--- START OF Dataset records ---
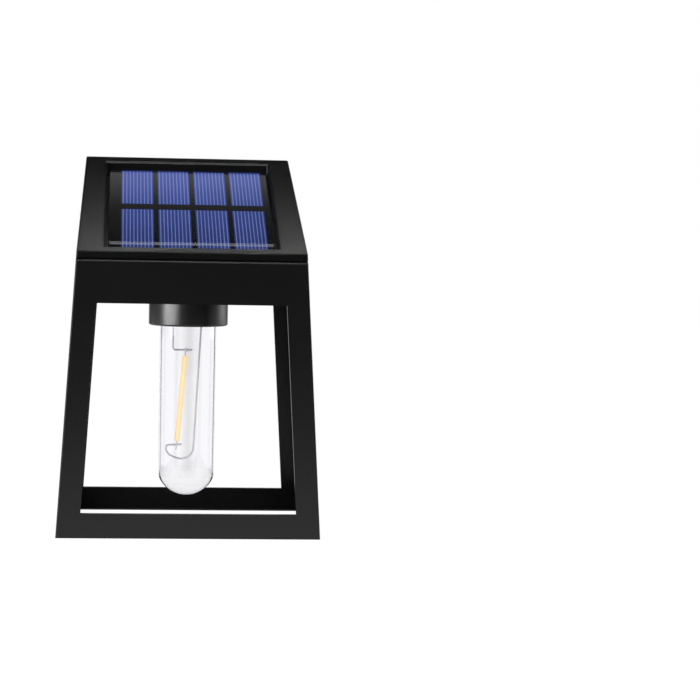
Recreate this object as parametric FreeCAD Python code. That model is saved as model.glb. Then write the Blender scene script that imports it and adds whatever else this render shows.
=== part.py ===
import FreeCAD, Part
import math
import os

# Fence light: an open four-post lantern with a sloped solar lid and a clear filament tube.
# Millimetres. X runs along the wall, +Y points at the wall, +Z is up; the foot rests on Z = 0
# and the origin is the middle of the foot.

# Outline
base_width = 110.0
depth = 95.0
eaves_height = 118.9        # front top edge of the lid
ridge_height = 159.4        # rear top edge of the lid
side_lean = 3.5             # degrees that each side leans inwards
corner_radius = 0.7
wall = 2.4

# Open frame under the housing
post_width = 9.6
foot_rail = 10.3
window_top = 97.5

# Lid and its seam
lid_edge = 2.8              # height of the lid's vertical rim
lid_round = 0.5
seam_gap = 0.8              # filled by the lid gasket, set back from the faces
seam_setback = 1.0
rim_chamfer = 0.45
skirt_wall = 1.2
skirt_drop = 4.0            # how far the lid's skirt reaches into the housing
slip = 0.2                  # clearance of pieces that drop into one another

# Panel recess, measured along the slope
mouth_width = 72.0
mouth_front = 4.4           # lid's front edge to the recess
mouth_rear_margin = 5.9     # recess to the lid's rear edge
mouth_corner = 1.0
mouth_chamfer = 0.7
ramp_run = 6.0              # rain ramp at the low side of the recess
tub_wall = 1.1
tub_floor = 1.6
panel_side_gap = 1.1
panel_sink = 2.8            # lid face down to the cover
cover_thickness = 1.2
cover_bevel_run = 4.0
cover_bevel_drop = 0.7
cell_thickness = 0.3
board_thickness = 1.2
tape_thickness = 0.4
tape_width = 5.0
panel_wire_hole = 5.0

# Solar cells, which fill the panel from its bevel to its rear edge
cell_columns = 4
cell_rows = 2
cell_width = 13.8
cell_gap = 2.1
row_gap = 5.9
cell_front_margin = 0.3
cell_rear_margin = 0.5
cell_side_shift = 1.3

# Tray that closes the housing from below
tray_recess = 0.6           # tray face above the window's top edge
tray_thickness = 2.2
tray_gasket_thickness = 0.8
ledge_width = 2.2
ledge_height = 2.0

# Case screws: up through the tray into the lid's long bosses
boss_radius = 3.2
boss_edge_gap = 11.5        # boss axis to the front or rear face
boss_wire_room = 1.8        # battery holder to boss, where a wire runs
screw_radius = 1.45
screw_pilot = 1.25
screw_length = 9.0
screw_head_radius = 2.8
screw_head = 1.1
screw_slip = 0.05           # shank to pilot hole

# Lamp
tube_radius = 12.2
tube_wall = 1.0
tube_bottom = 12.7
dome_height = 8.8
collar_radius = 17.1
collar_bottom = 86.5
collar_web = 2.2
collar_bevel = 0.5
wire_hole_radius = 8.0
seal_section = 1.4
seal_height = 90.0
stem_length = 6.8
lead_radius = 0.4
lead_hole_slip = 0.05
left_lead_x = -6.4
left_lead_turn = 75.7       # height of the left lead's level arm
left_lead_end = 1.9
left_lead_bend = 1.2
leaf_length = 3.2           # flattened end of the left lead
leaf_height = 1.4
leaf_thickness = 0.5
right_lead_x = 5.8
filament_radius = 1.1
filament_chamfer = 0.5
filament_top = (-1.15, 73.2)
filament_bottom = (-4.15, 36.0)
tab_width = 0.6
tab_thickness = 0.3
tab_length = 3.6
small_screw_radius = 1.1
small_screw_pilot = 0.95
small_head_radius = 2.1
small_head = 1.2
collar_screw_length = 6.5

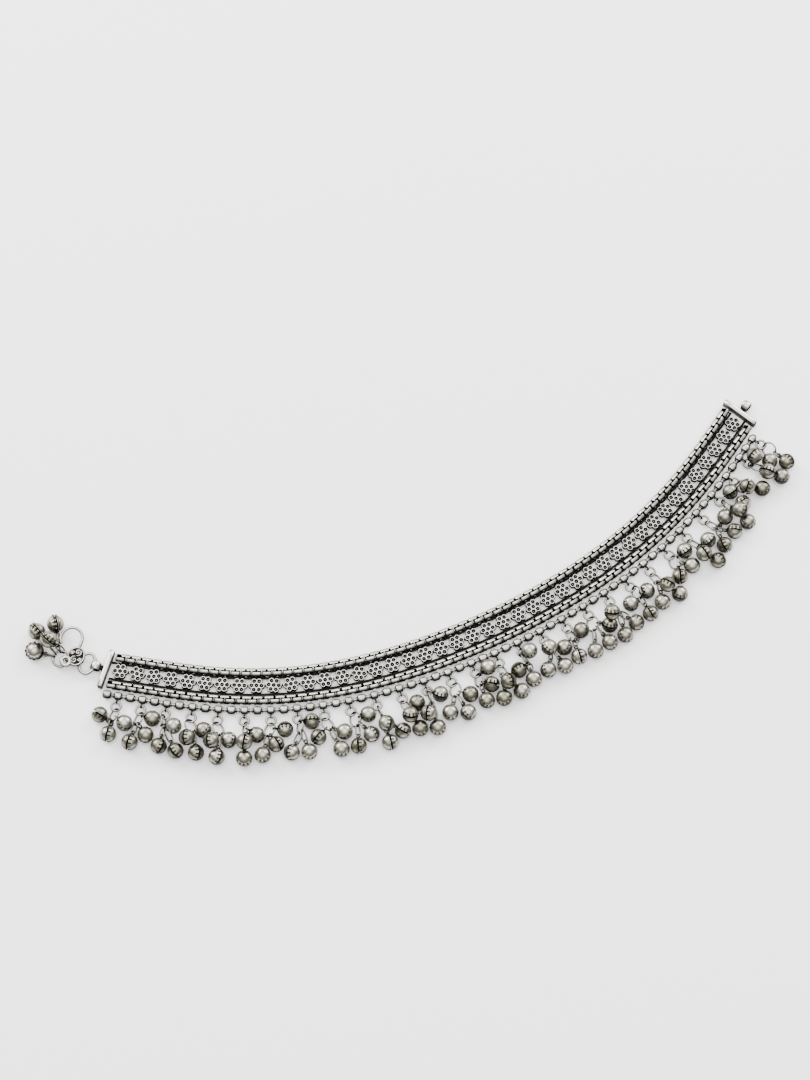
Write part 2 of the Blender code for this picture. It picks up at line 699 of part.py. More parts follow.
def clasp_hook(pieces, cutters, parent, material):
    """Cast oval plate with its hook, and two staples at the back for the two rings."""
    mesh = bpy.data.meshes.new("clasp_hook")
    bm = bmesh.new()
    bmesh.ops.create_cone(
        bm, cap_ends=True, segments=PLATE_SIDES, radius1=0.5, radius2=0.5, depth=PLATE_THICKNESS,
        matrix=Matrix.Diagonal((PLATE_SHORT, PLATE_LONG, 1.0, 1.0)),
    )
    bm.to_mesh(mesh)
    bm.free()
    plate = add_object("clasp_hook", mesh, pieces, parent, material)
    middle = clasp_point(plate_out(), PLATE_SHIFT, plate_height())
    facing = frame_at(0.0, 0.0, 0.0, LEFT_BAR_TURN).to_3x3().to_4x4()
    plate.matrix_local = Matrix.Translation(middle) @ facing
    wires = (
        ("hook_wire", mesh_of(poly_tube("hook_wire", hook_path(), HOOK_WIRE / 2.0, 1))),
        ("oval_staple", staple_mesh("oval_staple", first_staple_out(), 0.0, OVAL_WIRE)),
        ("bell_staple", staple_mesh("bell_staple", second_staple_out(), CLASP_RING_SHIFT, CLASP_RING_WIRE)),
    )
    for name, wire in wires:
        cutter = add_cutter(name, wire, cutters)
        cutter.parent = parent
        combine(plate, cutter, "UNION")
    return plate


def clasp_bell_drop(pieces, parent, material):
    """Ring at the plate's free side with the larger bells of the clasp."""
    ring_radius = (CLASP_RING_ACROSS - CLASP_RING_WIRE) / 2.0
    out = second_staple_out() + ring_radius
    ring = clasp_point(out, CLASP_RING_SHIFT, BAR_HEIGHT / 2.0)
    wanted = []
    for away, down, level in CLASP_BELLS:
        height = CLASP_BELL_ACROSS * (0.5 + LEVEL_RISE * level)
        beside = CLASP_RING_SHIFT + down * CLASP_BELL_ACROSS
        wanted.append(tuple(clasp_point(out + away * CLASP_BELL_ACROSS, beside, height)))
    wanted = np.array(wanted)
    rings = np.tile(np.array(ring), (len(wanted), 1))
    hook = np.array([tuple(point) for point in hook_path()])
    between = np.linspace(0.0, len(hook) - 1.0, WALL_STEPS)
    hook = np.stack([np.interp(between, np.arange(len(hook)), hook[:, k]) for k in range(3)], axis=1)
    settled = settle(
        wanted, rings, ring_radius, CLASP_RING_WIRE, CLASP_BELL_ACROSS, (hook, HOOK_WIRE / 2.0)
    )
    facing = frame_at(0.0, 0.0, 0.0, LEFT_BAR_TURN).to_3x3().to_4x4()
    link = torus_mesh(
        "bell_ring", CLASP_RING_ACROSS, CLASP_RING_WIRE, Matrix.Translation(ring) @ facing, CLASP_RING_SIDES
    )
    middles = [Vector(m) for m in settled]
    ahead = math.radians(HEADINGS[0]) + LEFT_BAR_TURN + math.pi
    hang_bells(
        "clasp_bell_drop", ring, link, ring_radius, ahead, middles, CLASP_BELL_ACROSS,
        pieces, parent, material,
    )


def rest_on_origin(pieces, parent):
    """Moves the whole anklet so that the middle of its box's underside is the origin."""
    bpy.context.view_layer.update()
    graph = bpy.context.evaluated_depsgraph_get()
    corners = []
    for piece in pieces.objects:
        if piece.type == "EMPTY":
            continue
        held = piece.evaluated_get(graph)
        mesh = held.to_mesh()
        co = np.empty(len(mesh.vertices) * 3, dtype=np.float32)
        mesh.vertices.foreach_get("co", co)
        world = np.array(held.matrix_world)
        co = co.reshape(-1, 3) @ world[:3, :3].T + world[:3, 3]
        corners += [co.min(axis=0), co.max(axis=0)]
        held.to_mesh_clear()
    low = np.min(corners, axis=0)
    high = np.max(corners, axis=0)
    parent.location = (-(low[0] + high[0]) / 2.0, -(low[1] + high[1]) / 2.0, -low[2])


def main():
    for old in list(bpy.data.objects):
        bpy.data.objects.remove(old)
    pieces = bpy.data.collections.new("anklet")
    cutters = bpy.data.collections.new("anklet_cutters")
    bpy.context.scene.collection.children.link(pieces)
    bpy.context.scene.collection.children.link(cutters)
    origin = bpy.data.objects.new("anklet_origin", None)
    pieces.objects.link(origin)
    band = silver("band_silver", 0.60, 0.34)
    chain = silver("chain_silver", 0.66, 0.28)
    bells = silver("bell_silver", 0.58, 0.30)
    clasp = silver("clasp_silver", 0.55, 0.36)
    box_chain("upper_box_chain", upper_chain_line(), pieces, origin, chain)
    box_chain("lower_box_chain", lower_chain_line(), pieces, origin, chain)
    flower_row(pieces, origin, band)
    bead_row(pieces, origin, chain)
    end_bar("left_end_bar", 0.0, LEFT_BAR_TURN, -1.0, pieces, cutters, origin, clasp)
    end_bar("right_end_bar", band_length(), RIGHT_BAR_TURN, 1.0, pieces, cutters, origin, clasp)
    clasp_ring(pieces, origin, clasp)
    clasp_hook(pieces, cutters, origin, clasp)
    clasp_bell_drop(pieces, origin, bells)
    bell_drops(pieces, origin, bells)
    rest_on_origin(pieces, origin)


main()
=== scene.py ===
# %% [markdown]
# # Oxidised silver anklet with bells
# An anklet of this kind is a flat band of soldered parts: two box chains with a row of
# pierced flowers between them, a string of beads below, and clusters of small bells hung
# on rings. This lesson dresses its plain model with the real links, cells, beads and bells.

# %% Loading the model
import math

import bmesh
import bpy
import numpy as np
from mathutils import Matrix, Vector


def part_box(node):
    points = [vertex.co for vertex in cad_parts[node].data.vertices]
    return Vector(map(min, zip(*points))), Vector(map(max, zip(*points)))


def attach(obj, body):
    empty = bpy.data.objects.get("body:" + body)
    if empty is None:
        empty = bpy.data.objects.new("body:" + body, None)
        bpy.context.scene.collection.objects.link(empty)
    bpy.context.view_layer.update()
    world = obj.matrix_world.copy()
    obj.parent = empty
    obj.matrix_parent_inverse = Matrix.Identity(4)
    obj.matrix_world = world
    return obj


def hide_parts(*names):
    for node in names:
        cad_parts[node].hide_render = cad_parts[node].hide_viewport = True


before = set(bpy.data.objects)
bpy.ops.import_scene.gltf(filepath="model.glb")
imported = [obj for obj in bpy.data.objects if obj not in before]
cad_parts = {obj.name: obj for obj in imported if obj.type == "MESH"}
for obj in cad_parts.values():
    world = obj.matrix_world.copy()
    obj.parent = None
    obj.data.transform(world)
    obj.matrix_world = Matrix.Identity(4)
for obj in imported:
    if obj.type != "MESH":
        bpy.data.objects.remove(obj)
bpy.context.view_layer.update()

# %% [markdown]
# ## The line of the band
# The band lies in a shallow arc on the table. Its direction was chosen at twelve equal
# steps of its length, and every piece of the band is placed by two distances, one along
# the line and one across it towards the bells. A maker lays out such a band the same way.

# %% The line of the band
FLOWER_COUNT = 43
FLOWER_PITCH = 0.00568
END_REACH = 0.0047
BAND = (FLOWER_COUNT - 1) * FLOWER_PITCH + 2.0 * END_REACH
HEADINGS = (-33.0, -32.5, -25.0, -16.0, -8.0, -2.0, 3.0, 8.5, 15.0, 23.0, 30.5, 33.5)
ROUTE_MARGIN = 0.04
ROUTE_STEPS = 3000


def band_route():
    """Distance, x, y and direction along the band.

    The direction runs straight between its chosen values, and x and y are the running
    sums of its cosine and sine times the step.
    """
    along = np.linspace(-ROUTE_MARGIN, BAND + ROUTE_MARGIN, ROUTE_STEPS)
    known = np.linspace(0.0, BAND, len(HEADINGS))
    heading = np.radians(np.interp(along, known, HEADINGS))
    middle = (heading[1:] + heading[:-1]) / 2.0
    step = along[1] - along[0]
    x = np.concatenate(([0.0], np.cumsum(np.cos(middle)) * step))
    y = np.concatenate(([0.0], np.cumsum(np.sin(middle)) * step))
    return along, x, y, heading


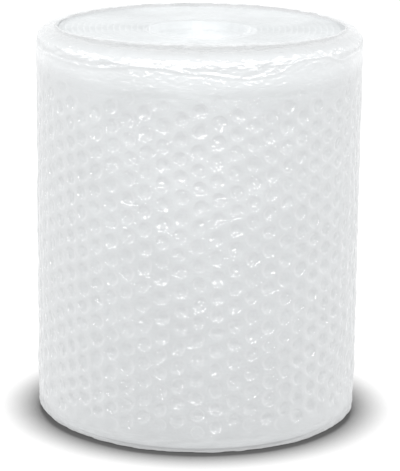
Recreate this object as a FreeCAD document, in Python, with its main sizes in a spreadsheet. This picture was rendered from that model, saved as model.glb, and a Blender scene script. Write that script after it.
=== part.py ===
import FreeCAD, Part
import math
import os

# Roll of clear air-bubble film, standing on one end, with the axis up and the
# origin in the middle of the end it stands on. All sizes are in millimetres.
# The film is wound with its flat side out, so the outer face shows the bubbles
# as cells that sink in from a smooth cylinder.

doc = FreeCAD.newDocument("bubble_film_roll")

driving = {
    "filmWidth": 300.0,        # width of the film, which is the roll's height
    "holeRadius": 31.0,        # hole left by the winding spindle
    "hubWrap": 5.0,            # first turn round the hole, pressed solid
    "turnPitch": 4.5,          # thickness that one turn of the film adds
    "turnCount": 20,           # turns wound on the first one
    "topShoulder": 10.0,       # how far the outer turns slump at the top
    "footShoulder": 9.0,       # how far they are pushed up at the foot
    "edgeDepth": 3.0,          # hollow between two film edges on an end
    "plainEdge": 22.0,         # gathered strip without bubbles under the top edge
    "plainFoot": 5.0,          # the same strip over the lower edge
    "columnPitch": 13.4,       # from one column of bubbles to the next
    "rowPitch": 14.2,          # from one bubble to the next in a column
    "rowClimb": 1.34,          # how much higher each column stands than the one before
    "bubbleDepth": 4.0,        # how deep a bubble stands behind the flat side
    "chordsPerTurn": 30,       # straight runs that draw one turn on an end
}

sheet = doc.addObject("Spreadsheet::Sheet", "Sizes")
for row, (name, value) in enumerate(driving.items(), start=1):
    sheet.set(f"A{row}", name)
    sheet.set(f"B{row}", str(value))
    sheet.setAlias(f"B{row}", name)
doc.recompute()


def size(name):
    return float(sheet.get(name))


chords = round(size("chordsPerTurn"))
turns = round(size("turnCount"))
firstRadius = size("holeRadius") + size("hubWrap")


def turnRadius(turn):
    # The film's radius after so many turns, measured from the back (+Y).
    return firstRadius + size("turnPitch") * turn


def place(radius, turn, height):
    # Whole turns start at the back and run clockwise seen from above.
    angle = 2 * math.pi * turn
    return FreeCAD.Vector(radius * math.sin(angle), radius * math.cos(angle), height)


class Skin:
    # The closed surface of the roll, gathered as points and triangles.
    def __init__(self):
        self.points = []
        self.triangles = []

    def line(self, points, marks):
        # Adds a line of points, each with the mark that says how far along it is.
        first = len(self.points)
        self.points.extend(points)
        return [(mark, first + step) for step, mark in enumerate(marks)]

    def strip(self, left, right):
        # Fills the band between two lines, always stepping to the nearer mark.
        i = j = 0
        while i < len(left) - 1 or j < len(right) - 1:
            stepLeft = j == len(right) - 1 or (
                i < len(left) - 1 and left[i + 1][0] <= right[j + 1][0])
            if stepLeft:
                self.triangles.append((left[i][1], left[i + 1][1], right[j][1]))
                i += 1
            else:
                self.triangles.append((left[i][1], right[j + 1][1], right[j][1]))
                j += 1


def slump(turn, shoulder):
    # The outermost turn is pushed in by the whole shoulder, and the turns
    # inside it follow a quarter circle up to the flat middle of the end.
    inward = size("turnPitch") * max(0.0, turns - turn - 1)
    if inward >= shoulder:
        return 0.0
    return shoulder - math.sqrt(shoulder ** 2 - (shoulder - inward) ** 2)


def woundEnd(skin, face, outward, shoulder):
    # One end of the roll: the film's edge as a spiral ridge, and between two
    # turns of it a hollow that closes where the winding starts.
    edgeMarks = [step / chords for step in range(turns * chords + 1)]
    edge = skin.line(
        [place(turnRadius(turn), turn, face - outward * slump(turn, shoulder)) for turn in edgeMarks],
        edgeMarks)
    hollowMarks = edgeMarks[:-chords]
    hollow = []
    for turn in hollowMarks:
        depth = size("edgeDepth") if turn > 0 else 0.0
        height = face - outward * (slump(turn + 1, shoulder) + depth)
        hollow.append(place(turnRadius(turn + 0.5), turn, height))
    hollow = skin.line(hollow, hollowMarks)
    inner = edge[:-chords]
    outer = [(turn - 1, point) for turn, point in edge[chords:]]
    # The flat middle is a fan within the first turn, from a point at the side
    # from which the whole of that turn is in sight.
    centre = len(skin.points)
    skin.points.append(place(size("holeRadius") / 2, 0.75, face))
    rim = [point for turn, point in edge[:chords + 1]] + [hollow[0][1], edge[0][1]]
    middle = [(centre, a, b) for a, b in zip(rim, rim[1:])]
    before = len(skin.triangles)
    skin.triangles.extend(middle)
    skin.strip(inner, hollow)
    skin.strip(hollow, outer)
    if outward > 0:
        skin.triangles[before:] = [(a, c, b) for a, b, c in skin.triangles[before:]]
    lastTurn = [(turn - (turns - 1), point) for turn, point in edge[-chords - 1:]]
    return lastTurn, hollow[-1]


def bubbleRows(skin, lowest, highest):
    # The outer turn's face. Points stand a third of a column apart on rows that
    # climb round the roll, half a bubble row from each other. Every third point
    # is the bottom of a cell whose six corners lie on the face. A row starts and
    # ends where it crosses the zone's rim, at a point that its neighbour has too.
    middleRadius = turnRadius(turns - 0.5)
    columns = 2 * round(math.pi * middleRadius / size("columnPitch"))
    thirds = 3 * columns
    half = size("rowPitch") / 2
    climb = size("rowClimb") / 3

    def heightAt(row, step):
        return lowest + row * half + climb * step

    rows = {}
    for row in range(-math.ceil(climb * thirds / half), math.ceil((highest - lowest) / half) + 1):
        inside = [step for step in range(thirds + 1) if lowest <= heightAt(row, step) <= highest]
        enter = next((step for step in inside if step == 0 or (step - row) % 2), thirds)
        leave = next((step for step in reversed(inside) if step == thirds or (step - row) % 2), 0)
        if leave - enter < 6:
            continue
        steps = [enter] + [step for step in range(enter + 1, leave) if (step - row) % 2 == 0] + [leave]
        points = []
        for step in steps:
            height = heightAt(row, step)
            whole = enter < step < leave and lowest + half + climb <= height <= highest - half - climb
            sunk = size("bubbleDepth") if whole and step % 6 == 3 * (row % 2) else 0.0
            turn = step / thirds
            points.append(place(turnRadius(turns - 1 + turn) - sunk, turn, height))
        rows[row] = (enter, leave, skin.line(points, [step / thirds for step in steps]))

    def piece(row, start, end):
        return [point for point in rows[row][2] if start / thirds <= point[0] <= end / thirds]

    lowRim = []
    highRim = []
    for row, (enter, leave, line) in sorted(rows.items(), reverse=True):
        if row + 1 in rows:
            skin.strip(piece(row, enter, rows[row + 1][1]), piece(row + 1, enter, rows[row + 1][1]))
        if row - 1 not in rows or rows[row - 1][0] > 0:
            lowRim += piece(row, enter, rows[row - 1][0] if row - 1 in rows else thirds)
        if row + 1 not in rows or rows[row + 1][1] < thirds:
            highRim += piece(row, rows[row + 1][1] if row + 1 in rows else 0, leave)
    starts = [line[0] for enter, leave, line in rows.values() if enter == 0]
    ends = [line[-1] for enter, leave, line in rows.values() if leave == thirds]
    return lowRim, highRim, starts, ends


def woundFilm():
    # The whole winding as one solid, without the hole.
    skin = Skin()
    width = size("filmWidth")
    foot = size("footShoulder")
    top = size("topShoulder")
    lowEdge, lowHollow = woundEnd(skin, 0.0, -1, foot)
    highEdge, highHollow = woundEnd(skin, width, 1, top)
    lowRim, highRim, starts, ends = bubbleRows(
        skin, foot + size("plainFoot"), width - top - size("plainEdge"))
    skin.strip(lowEdge, lowRim)
    skin.strip(highRim, highEdge)
    # The free end of the film is a step at the back, one turn high.
    under = [(skin.points[point].z, point) for mark, point in [lowEdge[0]] + starts + [highEdge[0]]]
    over = [(skin.points[point].z, point) for mark, point in [lowEdge[-1]] + ends + [highEdge[-1]]]
    between = [(0.0, lowHollow[1]), (width, highHollow[1])]
    skin.strip(over, between)
    skin.strip(between, under)
    shape = Part.Shape()
    shape.makeShapeFromMesh((skin.points, skin.triangles), 0.001)
    solid = Part.Solid(Part.Shell(shape.Faces))
    if solid.Volume < 0:
        solid.reverse()
    return solid


winding = doc.addObject("Part::Feature", "Winding")
winding.Shape = woundFilm()
winding.Placement = FreeCAD.Placement()

spindle = doc.addObject("Part::Cylinder", "SpindleHole")
spindle.setExpression("Radius", "Sizes.holeRadius")
spindle.setExpression("Height", "Sizes.filmWidth")

roll = doc.addObject("Part::Cut", "Roll")
roll.Base = winding
roll.Tool = spindle
roll.Refine = False
roll.Label = "bubble_film_roll"
roll.Placement = FreeCAD.Placement()
doc.recompute()

for item in doc.Objects:
    if "Invalid" in item.State or "Error" in item.State:
        raise RuntimeError(f"{item.Label} could not be built")
if roll.Shape.isNull() or not roll.Shape.isValid():
    raise RuntimeError(f"{roll.Label} has no valid shape")

os.makedirs("parts", exist_ok=True)
roll.Shape.exportStep(f"parts/{roll.Label}.step")
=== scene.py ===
import bmesh
import bpy
import math
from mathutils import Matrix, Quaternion, Vector, noise


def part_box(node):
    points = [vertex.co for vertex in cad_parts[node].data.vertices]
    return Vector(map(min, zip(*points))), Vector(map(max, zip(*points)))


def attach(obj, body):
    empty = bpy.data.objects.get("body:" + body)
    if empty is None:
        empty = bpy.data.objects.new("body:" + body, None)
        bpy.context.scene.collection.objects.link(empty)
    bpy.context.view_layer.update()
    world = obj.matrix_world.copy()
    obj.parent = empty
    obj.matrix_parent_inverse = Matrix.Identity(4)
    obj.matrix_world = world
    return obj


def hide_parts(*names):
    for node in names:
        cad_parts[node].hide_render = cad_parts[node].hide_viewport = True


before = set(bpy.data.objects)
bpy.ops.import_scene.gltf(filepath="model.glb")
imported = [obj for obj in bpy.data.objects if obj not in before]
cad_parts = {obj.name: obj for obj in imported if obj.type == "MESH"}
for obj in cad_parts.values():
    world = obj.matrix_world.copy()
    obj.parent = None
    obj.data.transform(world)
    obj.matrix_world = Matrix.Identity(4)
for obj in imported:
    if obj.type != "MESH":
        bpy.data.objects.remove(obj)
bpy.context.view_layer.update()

# A roll of clear air-bubble film, standing on one end. The web is wound with
# its flat side out, so its bubbles are seen from their open side. All pieces
# lie on the spiral that the frame's solid has: turns are counted from the
# back (+Y), clockwise seen from above, and the free end is at the back.

print("roll: reading the frame")
node = "bubble_film_roll"
boxLow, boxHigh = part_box(node)
outerRadius = boxHigh[1]
foot, top = boxLow[2], boxHigh[2]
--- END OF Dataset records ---
■ Work to complete ■
Using the entries above, quote each line verbatim from the first through the line that contains "into one another".

■ Exercise output ■
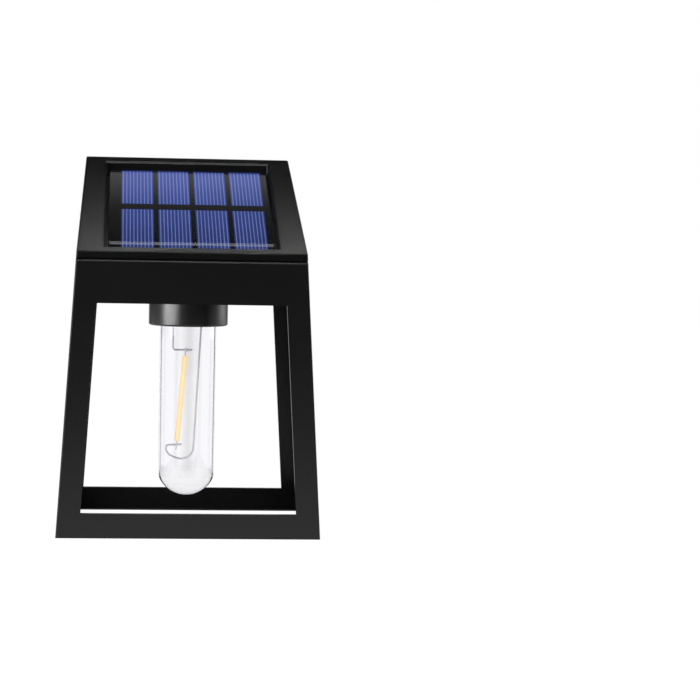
Recreate this object as parametric FreeCAD Python code. That model is saved as model.glb. Then write the Blender scene script that imports it and adds whatever else this render shows.
=== part.py ===
import FreeCAD, Part
import math
import os

# Fence light: an open four-post lantern with a sloped solar lid and a clear filament tube.
# Millimetres. X runs along the wall, +Y points at the wall, +Z is up; the foot rests on Z = 0
# and the origin is the middle of the foot.

# Outline
base_width = 110.0
depth = 95.0
eaves_height = 118.9        # front top edge of the lid
ridge_height = 159.4        # rear top edge of the lid
side_lean = 3.5             # degrees that each side leans inwards
corner_radius = 0.7
wall = 2.4

# Open frame under the housing
post_width = 9.6
foot_rail = 10.3
window_top = 97.5

# Lid and its seam
lid_edge = 2.8              # height of the lid's vertical rim
lid_round = 0.5
seam_gap = 0.8              # filled by the lid gasket, set back from the faces
seam_setback = 1.0
rim_chamfer = 0.45
skirt_wall = 1.2
skirt_drop = 4.0            # how far the lid's skirt reaches into the housing
slip = 0.2                  # clearance of pieces that drop into one another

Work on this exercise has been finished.